• **Task directions**:
Locate every line in the records below that contains the word "bending", and copy each one.

(Parts and joints as JSON)
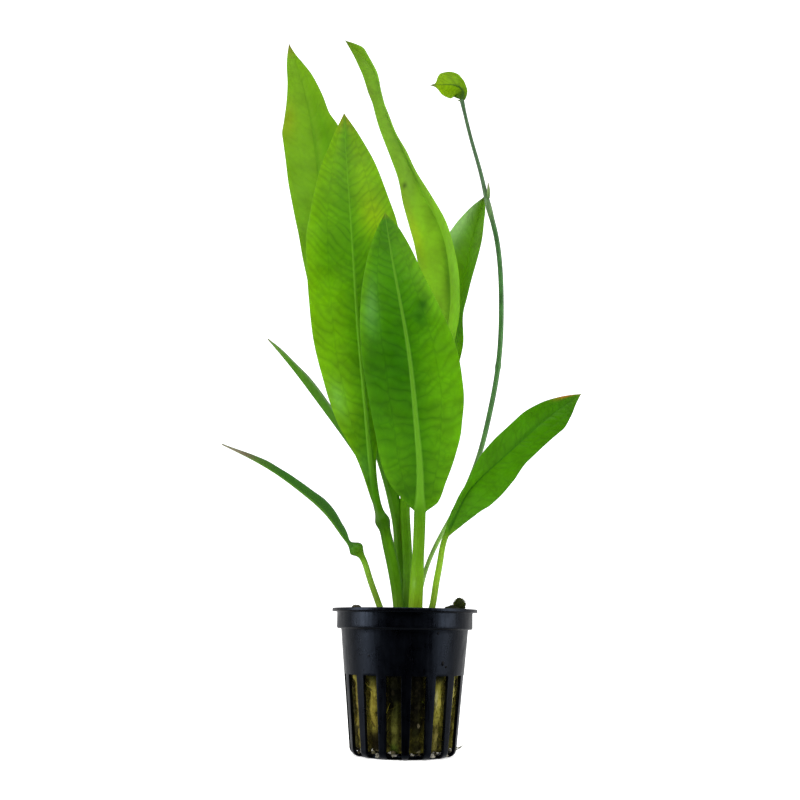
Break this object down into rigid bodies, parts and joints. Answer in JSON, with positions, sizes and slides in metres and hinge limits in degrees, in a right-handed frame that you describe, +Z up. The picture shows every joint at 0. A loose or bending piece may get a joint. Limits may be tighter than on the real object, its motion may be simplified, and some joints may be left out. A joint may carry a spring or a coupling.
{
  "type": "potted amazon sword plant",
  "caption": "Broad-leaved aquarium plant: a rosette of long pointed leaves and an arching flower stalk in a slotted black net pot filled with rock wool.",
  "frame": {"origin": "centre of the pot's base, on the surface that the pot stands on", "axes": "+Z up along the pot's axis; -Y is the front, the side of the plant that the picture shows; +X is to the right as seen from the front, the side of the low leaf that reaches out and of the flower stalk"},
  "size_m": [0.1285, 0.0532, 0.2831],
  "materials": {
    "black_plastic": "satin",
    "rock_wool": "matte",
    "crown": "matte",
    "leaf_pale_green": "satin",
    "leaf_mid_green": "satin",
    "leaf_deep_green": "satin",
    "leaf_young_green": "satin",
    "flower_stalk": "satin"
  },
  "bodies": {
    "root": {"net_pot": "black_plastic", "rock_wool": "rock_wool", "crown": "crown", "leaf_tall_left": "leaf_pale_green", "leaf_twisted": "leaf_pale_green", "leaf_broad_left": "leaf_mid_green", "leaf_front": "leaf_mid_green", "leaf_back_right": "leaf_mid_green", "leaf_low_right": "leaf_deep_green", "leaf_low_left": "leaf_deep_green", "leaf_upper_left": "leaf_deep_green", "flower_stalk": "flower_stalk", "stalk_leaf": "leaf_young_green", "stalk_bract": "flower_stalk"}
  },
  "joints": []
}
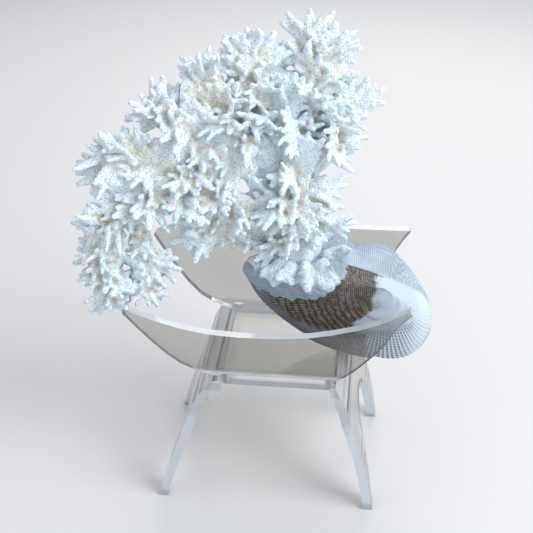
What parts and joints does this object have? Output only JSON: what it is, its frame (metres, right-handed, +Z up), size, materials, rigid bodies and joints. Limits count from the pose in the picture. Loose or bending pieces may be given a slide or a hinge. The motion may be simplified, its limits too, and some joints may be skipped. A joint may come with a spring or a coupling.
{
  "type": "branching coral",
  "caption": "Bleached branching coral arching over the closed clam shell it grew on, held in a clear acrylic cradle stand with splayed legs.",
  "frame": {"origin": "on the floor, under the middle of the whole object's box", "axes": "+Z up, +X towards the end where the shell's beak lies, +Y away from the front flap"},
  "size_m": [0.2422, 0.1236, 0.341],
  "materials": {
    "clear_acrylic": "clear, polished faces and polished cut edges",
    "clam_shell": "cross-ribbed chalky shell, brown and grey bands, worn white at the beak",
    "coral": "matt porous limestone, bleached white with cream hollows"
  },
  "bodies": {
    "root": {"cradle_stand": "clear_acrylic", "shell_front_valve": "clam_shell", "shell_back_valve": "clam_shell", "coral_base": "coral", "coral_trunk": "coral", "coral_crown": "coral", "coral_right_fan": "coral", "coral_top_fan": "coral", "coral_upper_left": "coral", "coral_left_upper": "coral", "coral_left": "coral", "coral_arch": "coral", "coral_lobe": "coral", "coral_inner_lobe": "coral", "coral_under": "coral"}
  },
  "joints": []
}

...

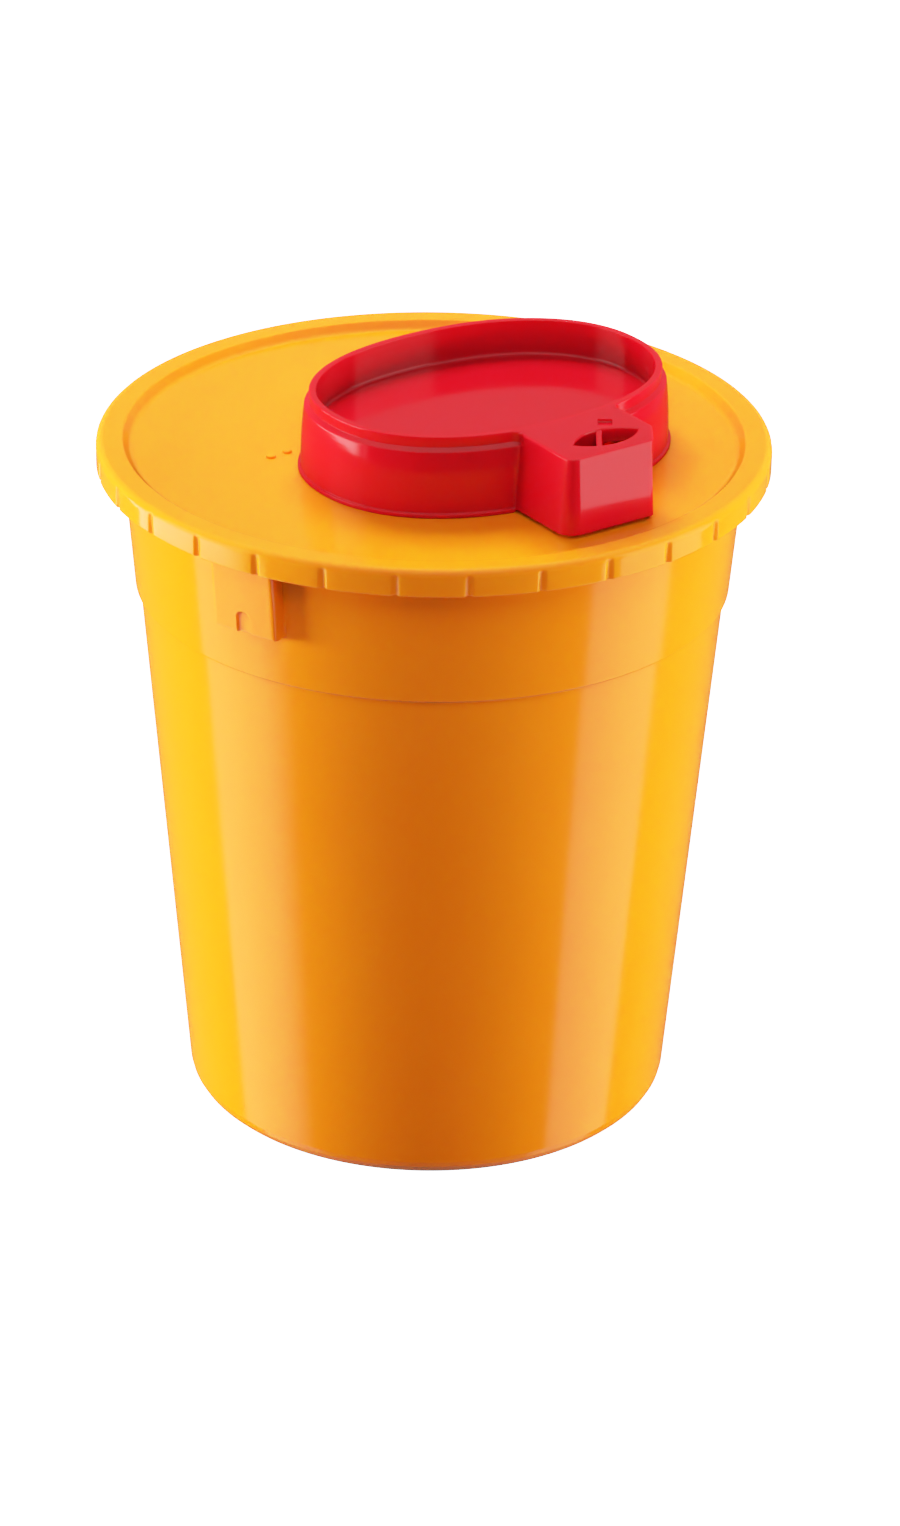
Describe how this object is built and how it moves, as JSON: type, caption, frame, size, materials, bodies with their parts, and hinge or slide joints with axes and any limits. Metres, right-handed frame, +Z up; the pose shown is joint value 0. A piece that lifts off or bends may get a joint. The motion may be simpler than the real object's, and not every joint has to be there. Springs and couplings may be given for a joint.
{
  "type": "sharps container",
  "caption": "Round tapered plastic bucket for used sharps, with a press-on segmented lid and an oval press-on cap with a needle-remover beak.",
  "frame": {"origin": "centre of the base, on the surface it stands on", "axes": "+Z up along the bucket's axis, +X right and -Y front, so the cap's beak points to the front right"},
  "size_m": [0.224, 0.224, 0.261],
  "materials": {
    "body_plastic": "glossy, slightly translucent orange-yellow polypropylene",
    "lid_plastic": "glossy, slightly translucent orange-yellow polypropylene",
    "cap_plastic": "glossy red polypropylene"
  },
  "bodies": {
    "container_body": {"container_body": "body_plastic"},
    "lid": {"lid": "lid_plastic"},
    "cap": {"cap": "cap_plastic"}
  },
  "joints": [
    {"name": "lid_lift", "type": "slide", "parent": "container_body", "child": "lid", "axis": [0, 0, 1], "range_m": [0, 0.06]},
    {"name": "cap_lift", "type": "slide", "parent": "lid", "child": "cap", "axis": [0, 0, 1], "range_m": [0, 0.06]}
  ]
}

• **Task solution**:
Break this object down into rigid bodies, parts and joints. Answer in JSON, with positions, sizes and slides in metres and hinge limits in degrees, in a right-handed frame that you describe, +Z up. The picture shows every joint at 0. A loose or bending piece may get a joint. Limits may be tighter than on the real object, its motion may be simplified, and some joints may be left out. A joint may carry a spring or a coupling.
What parts and joints does this object have? Output only JSON: what it is, its frame (metres, right-handed, +Z up), size, materials, rigid bodies and joints. Limits count from the pose in the picture. Loose or bending pieces may be given a slide or a hinge. The motion may be simplified, its limits too, and some joints may be skipped. A joint may come with a spring or a coupling.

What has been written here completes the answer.